Key differences at a glance
| Aspect | Apple Photos | Picluma |
|---|---|---|
| Core focus | Full photo management, search, and organization | Weekly cleanup habit and camera roll health |
| Cleanup approach | Manual browsing and search | Quest-guided by category |
| Progress tracking | Storage usage in iPhone Settings | Camera Roll Score + streak |
| Recurring habit support | None built in | Weekly reset framework with gentle streak |
| Duplicate handling | Manual identification | Metadata-grouped duplicate-like quests |
| Privacy | On-device + iCloud options | Strictly local, on-device only |
| Requires Photos app | Primary photo app | Works alongside Photos |
How they work together
Picluma and Apple Photos are not competitors — they address different parts of the photo management problem. Apple Photos handles the ongoing organization, search, and retrieval of your photo library. Picluma handles the regular cleanup habit that keeps your camera roll from becoming overwhelming.
Many people use Apple Photos for day-to-day photo management — creating albums, marking favorites, finding specific photos — and use Picluma for the weekly ritual of clearing screenshots, reviewing large videos, and keeping the camera roll score healthy.

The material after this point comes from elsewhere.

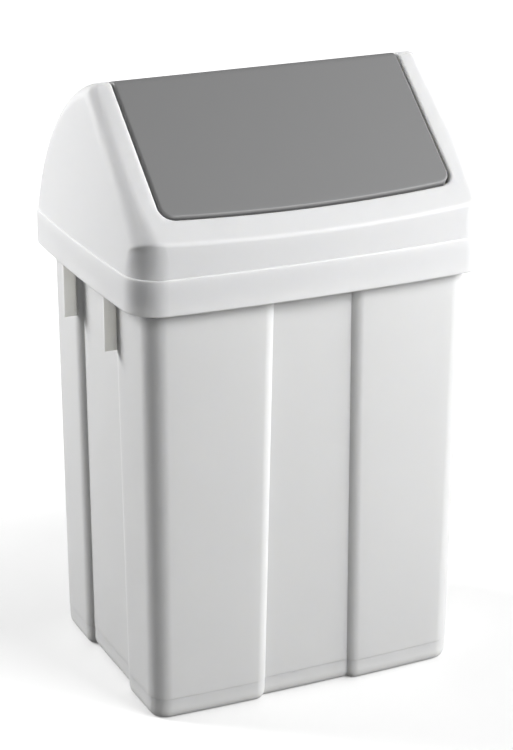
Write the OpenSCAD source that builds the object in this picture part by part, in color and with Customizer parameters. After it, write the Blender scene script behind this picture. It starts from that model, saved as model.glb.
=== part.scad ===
// Rectangular waste bin: a tapered body with recessed side panels, a lift-off
// hood with a sloping front, and a lid that swings on two pins in the hood.
// Millimetres. The bin stands on z = 0, centred on the origin, front at -Y.

/* [Hood] */
// Overall width across the skirt of the hood
hood_w = 340; // [325:1:355]
// Overall depth across the skirt of the hood
hood_d = 270; // [258:1:282]
// How far the front and back of the hood bow out at their middle
hood_bow_front = 6.8; // [2:0.2:8]
// How far the two sides of the hood bow out at their middle
hood_bow_side = 4.2; // [1:0.2:5]
// Plan radius of the skirt's corners
skirt_r = 27; // [24:0.5:29]
// Height of the skirt's lower edge above the floor
skirt_z = 381; // [360:1:400]
// Height of the skirt band up to its ledge
skirt_h = 31.5; // [29:0.5:36]
// Width of the small ledge above the skirt band
ledge_w = 1.2; // [0.8:0.1:1.6]
// Height of the upright front wall, from the ledge to the crease
front_h = 26; // [22:0.5:30]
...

When to consider Picluma alongside Apple Photos
Picluma is worth considering if:
- You find the camera roll overwhelming and avoid cleaning it
- You want an objective measure of whether your cleanup habit is working
- You prefer guided quests over manual browsing for cleanup tasks
- You want local-only cleanup with no data transmitted anywhere
- You have tried manual cleanup but could not maintain the habit
Try the weekly reset approach
Picluma is designed for people who want a calmer, more structured weekly cleanup process alongside Apple Photos. Join the waitlist.
Join the waitlistFAQ
Does Picluma replace Apple Photos?
No. Picluma works alongside Apple Photos and focuses specifically on the weekly cleanup habit. It does not offer photo organization, editing, search, or iCloud sync — those are Apple Photos' strengths.
Can I use both at the same time?
Yes. Many people use Apple Photos for ongoing photo management and Picluma for the weekly cleanup ritual. They address different parts of the photo management problem and do not interfere with each other.
Is Picluma only for people who dislike Apple Photos?
Not at all. Picluma is for anyone who wants a calmer, more guided weekly cleanup process. Apple Photos is an excellent app — Picluma adds a habit layer on top of it that some people find valuable for staying consistent.
Does Apple already do what Picluma does?
Apple Photos provides excellent tools for photo management, search, and organization. Picluma adds the habit layer — the Camera Roll Score, quest structure, and weekly rhythm — that helps people stay consistent with cleanup. The features are complementary, not overlapping.
What if I already have iCloud Photos enabled?
Picluma works with iCloud Photos enabled. It scans your local photo library for cleanup candidates. If you also use iCloud Photos with optimized storage, Picluma works with whichever photos are available locally on your device.
Will Picluma conflict with Apple Photos features?
No. Picluma does not modify your photo library, create albums, or change any Apple Photos settings. It only reads metadata to surface cleanup candidates and routes deletions through the standard iOS confirmation system. Apple Photos operates normally alongside Picluma.